The regulations also require that where you know an appliance or installation is dangerous, it is not used until the defect is corrected, and that the relevant people are informed. A failed tightness test that you cannot rectify on the spot falls squarely into this — making it safe and notifying the responsible person is not optional. Treating the tightness test seriously, every time, is how you stay both compliant and safe.
Frequently Asked Questions
Is a tightness test the same as a soundness test?
Yes — "tightness test" and "soundness test" are used interchangeably to describe the procedure that proves the installation holds pressure without leaking. The standard procedure is set out in IGEM/UP/1B and IGE/UP/1A.

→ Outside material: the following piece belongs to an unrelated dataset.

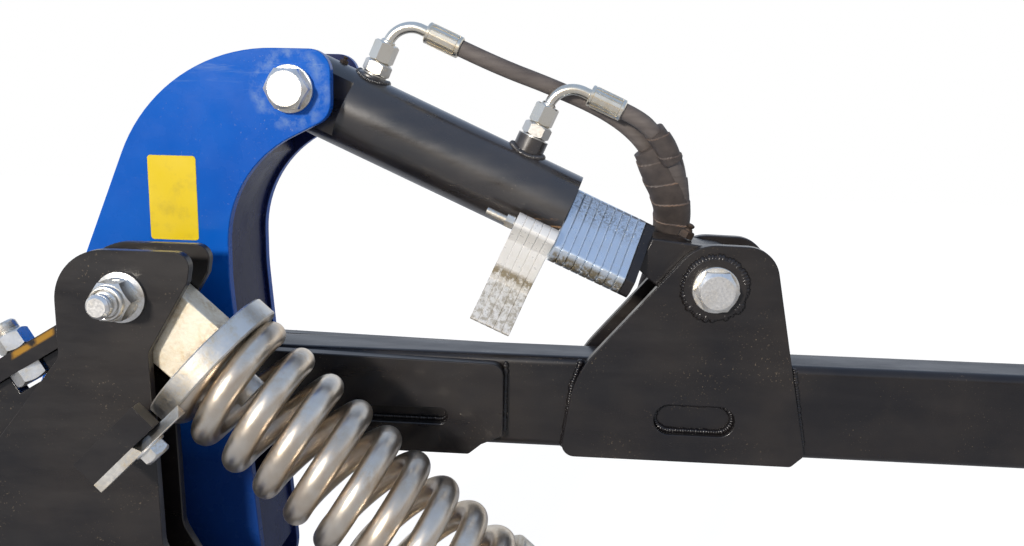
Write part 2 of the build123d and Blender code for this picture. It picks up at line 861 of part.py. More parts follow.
with BuildPart() as lever_nut:
    with BuildSketch(side_plane(holder_far - nut_height)):
        with Locations(lever_pivot):
            RegularPolygon(bolt_head_flats / 2, 6, major_radius=False)
            Circle(lever_pivot_radius + nut_bore_clearance, mode=Mode.SUBTRACT)
    extrude(amount=nut_height)
save(lever_nut.part, "lever_nut")

# Guard strap beside the spring's seat, leaning a little, bolted to a stub on the near holder plate
strap_far = holder_centre + seat_radius + strap_clearance
strap_near = strap_far + strap_width
lean_turn = radians(spring_angle + strap_lean)
strap_along = (cos(lean_turn), -sin(lean_turn))
strap_across = (sin(lean_turn), cos(lean_turn))
strap_origin = (
    hanger_pivot[0] + spring_along[0] * strap_start + spring_across[0] * strap_low / 2,
    hanger_pivot[1] + spring_along[1] * strap_start + spring_across[1] * strap_low / 2,
)


def strap_side(depth):
    # side view of the strap: x through its thickness from its upper face, y up along it
    point = (strap_origin[0], -depth, strap_origin[1])
    return Plane(point, x_dir=(strap_along[0], 0, strap_along[1]), z_dir=(0, -1, 0))


def strap_section(through, height):
    # plane square to the strap's bolt
    point = strap_side((strap_far + strap_near) / 2).from_local_coords((through, height, 0))
    return Plane(point, x_dir=(0, 1, 0), z_dir=(strap_along[0], 0, strap_along[1]))


def strap_band(first, second, low, high):
    # rectangle on the strap's side view, between two places through it and two along it
    with Locations(((first + second) / 2, (low + high - strap_low) / 2)):
        Rectangle(second - first, high - low)


bolt_height = strap_bolt_place - strap_low / 2
with BuildPart() as strap_stub:
    with BuildSketch(strap_side(strap_far)):
        strap_band(-stub_thickness, 0, stub_low, stub_high)
    extrude(amount=strap_width)
    with BuildSketch(strap_side(holder_front)):
        strap_band(-stub_thickness, 0, stub_low, root_high)
    extrude(amount=strap_far - holder_front)
    with BuildSketch(strap_section(0, bolt_height)):
        Circle(strap_bolt_radius)
    extrude(amount=-stub_thickness, mode=Mode.SUBTRACT)
save(strap_stub.part, "strap_stub")

with BuildPart() as guard_strap:
    with BuildSketch(strap_side(strap_far)):
        strap_band(0, strap_thickness, strap_low, strap_high)
    extrude(amount=strap_width)
    # the upper stretch is bevelled from its upper face to its lower edge
    bevel_plane = strap_section(0, bevel_low - strap_low / 2)
    bevel_up = (strap_across[0], 0, strap_across[1])
    with BuildSketch(Plane(bevel_plane.origin, x_dir=(0, 1, 0), z_dir=bevel_up)):
        with BuildLine():
            Polyline(
                (strap_width / 2, 0), (-strap_width / 2, 0), (-strap_width / 2, -strap_thickness), close=True
            )
        make_face()
    extrude(amount=strap_high - bevel_low, mode=Mode.SUBTRACT)
    with BuildSketch(strap_section(0, bolt_height)):
        Circle(strap_bolt_radius)
    extrude(amount=strap_thickness, mode=Mode.SUBTRACT)
save(guard_strap.part, "guard_strap")

with BuildPart() as strap_bolt:
    with BuildSketch(strap_section(-stub_thickness, bolt_height)):
        Circle(strap_bolt_radius)
    extrude(amount=stub_thickness + strap_thickness)
    with BuildSketch(strap_section(strap_thickness, bolt_height)):
        RegularPolygon(strap_bolt_flats / 2, 6, major_radius=False)
    extrude(amount=strap_head_height)
save(strap_bolt.part, "strap_bolt")

# Front stop plate between the holder plates, with its bolt and the web that carries it
stop_plane_x = (cos(radians(stop_slope)), 0, sin(radians(stop_slope)))


def stop_side(depth):
    # side view of the front stop plate: x up its slope, y square to its upper face
    return Plane((stop_corner[0], -depth, stop_corner[1]), x_dir=stop_plane_x, z_dir=(0, -1, 0))


def stop_section(height):
    # plane on the front stop plate's bolt, square to it
    base = stop_side(holder_centre)
    point = base.from_local_coords((stop_bolt_place, height, 0))
    return Plane(point, x_dir=stop_plane_x, z_dir=base.y_dir)


def under_stop(x):
    # height of the front stop plate's lower face at an x
    rise = (x - stop_corner[0]) * tan(radians(stop_slope))
    return stop_corner[1] + rise - stop_thickness / cos(radians(stop_slope))


with BuildPart() as front_stop:
    with BuildSketch(stop_side(holder_centre - holder_gap / 2)):
        with Locations(((stop_low + stop_high) / 2, -stop_thickness / 2)):
            Rectangle(stop_high - stop_low, stop_thickness)
    extrude(amount=holder_gap)
    with BuildSketch(stop_section(0)):
        Circle(hanger_bolt_radius + hanger_bolt_clearance)
    extrude(amount=-stop_thickness, mode=Mode.SUBTRACT)
save(front_stop.part, "front_stop")

with BuildPart() as front_web:
    with BuildSketch(side_plane(holder_centre - front_web_thickness / 2)):
        Polygon(
            (front_web_left, under_stop(front_web_left)),
            (front_web_left, front_web_knee),
            (front_web_foot[0], tube_side / 2),
            (front_web_foot[1], tube_side / 2),
            (front_web_foot[1], under_stop(front_web_foot[1])),
            align=None,
        )
    extrude(amount=front_web_thickness)
    with BuildSketch(stop_section(-stop_thickness)):
        Circle(hanger_head_flats / 2 + stop_bolt_room)
    extrude(amount=-hanger_head_height - stop_bolt_room, mode=Mode.SUBTRACT)
save(front_web.part, "front_web")

with BuildPart() as front_bolt:
    with BuildSketch(stop_section(-stop_thickness)):
        Circle(hanger_bolt_radius)
    extrude(amount=stop_thickness + stop_bolt_reach)
    with BuildSketch(stop_section(-stop_thickness - hanger_head_height)):
        RegularPolygon(hanger_head_flats / 2, 6, major_radius=False)
    extrude(amount=hanger_head_height)
save(front_bolt.part, "front_bolt")

with BuildPart() as front_nut:
    with BuildSketch(stop_section(0)):
        RegularPolygon(stop_nut_flats / 2, 6, major_radius=False)
        Circle(hanger_bolt_radius + nut_bore_clearance, mode=Mode.SUBTRACT)
    extrude(amount=stop_nut_height)
save(front_nut.part, "front_nut")
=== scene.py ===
import json
import math
from collections import namedtuple

import bmesh
import bpy
from mathutils import Matrix, Vector

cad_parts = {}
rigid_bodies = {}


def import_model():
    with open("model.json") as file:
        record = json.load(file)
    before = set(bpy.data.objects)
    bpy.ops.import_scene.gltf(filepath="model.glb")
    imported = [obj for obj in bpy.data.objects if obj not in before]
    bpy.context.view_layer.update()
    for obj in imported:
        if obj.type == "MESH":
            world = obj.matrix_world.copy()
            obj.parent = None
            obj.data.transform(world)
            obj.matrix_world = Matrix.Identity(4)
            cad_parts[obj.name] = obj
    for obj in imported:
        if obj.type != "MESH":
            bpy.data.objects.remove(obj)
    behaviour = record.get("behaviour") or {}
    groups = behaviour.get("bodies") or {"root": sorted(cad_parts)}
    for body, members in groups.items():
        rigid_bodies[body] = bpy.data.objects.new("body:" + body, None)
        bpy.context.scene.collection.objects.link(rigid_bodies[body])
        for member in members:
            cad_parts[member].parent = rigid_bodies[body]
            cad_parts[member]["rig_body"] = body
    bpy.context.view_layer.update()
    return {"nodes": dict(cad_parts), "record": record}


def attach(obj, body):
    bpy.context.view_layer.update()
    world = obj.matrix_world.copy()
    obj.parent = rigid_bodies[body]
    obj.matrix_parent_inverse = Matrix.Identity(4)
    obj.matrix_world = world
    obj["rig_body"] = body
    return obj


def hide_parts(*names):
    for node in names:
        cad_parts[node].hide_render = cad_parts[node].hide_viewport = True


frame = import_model()
scene = bpy.context.scene
scene.view_settings.view_transform = "Standard"


# camera: place in metres and the three directions it looks, measured from the photograph
cameraSetup = {
    "place": (0.47951, -1.15610, 0.59901),
    "right": (0.99700, 0.07398, 0.02261),
    "up": (-0.03630, 0.18930, 0.98125),
    "lens": 31.64,
    "sensor": 36,
}


def newObject(name, data):
    piece = bpy.data.objects.new(name, data)
    scene.collection.objects.link(piece)
    return piece


# an object's mesh with its modifiers or its curve worked out, instead of the object
def workedOut(carrier):
    bpy.context.view_layer.update()
    evaluated = carrier.evaluated_get(bpy.context.evaluated_depsgraph_get())
    mesh = bpy.data.meshes.new_from_object(evaluated)
    bpy.data.objects.remove(carrier)
    return mesh


def makeCamera(setup):
    data = bpy.data.cameras.new("camera")
    data.lens = setup["lens"]
    data.sensor_width = setup["sensor"]
    data.clip_start = 0.01
    camera = newObject("camera", data)
    right = Vector(setup["right"]).normalized()
    back = right.cross(Vector(setup["up"])).normalized()
    up = back.cross(right)
    turn = Matrix((right, up, back)).transposed().to_4x4()
    camera.matrix_world = Matrix.Translation(Vector(setup["place"])) @ turn
    scene.camera = camera


makeCamera(cameraSetup)
print("camera placed")

# pivots and the middle depths of the mast and the tine holder, in metres
armPivot = Vector((0.045, -0.174, 0.268))
topPivot = Vector((0.184, -0.174, 0.6025))
rodPivot = Vector((0.628, -0.174, 0.4065))
hangerPivot = Vector((0.0517, -0.322, 0.4046))
awayFromViewer = Vector((0, 1, 0))
towardViewer = Vector((0, -1, 0))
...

Why do I need a stabilisation period before timing the test?
Pressure and temperature change as the installation settles after you charge it. If you start timing too soon, those thermal effects show up as an apparent pressure change and can cause a false pass or fail. Allowing the stabilisation period gives you a reading you can trust.
Can I just use leak-detection fluid instead of a tightness test?
No. Leak-detection fluid is a tool for locating where a leak is once a test has shown the installation fails. It cannot prove the whole installation is sound the way a measured tightness test does. Both have their place, but the tightness test is the mandatory check.
Why does installation volume matter for the result?
A larger volume of gas masks a leak by producing a smaller pressure drop for the same escape. The permitted drop is therefore set relative to volume — larger installations get a tighter permitted figure — so you must establish the volume to apply the correct pass criterion.
What if the let-by test shows a rise in pressure?
A rise means the control or isolation valve is passing gas. You cannot carry out a valid tightness test while the valve lets by, because gas feeding in would mask a leak. The let-by must be resolved first.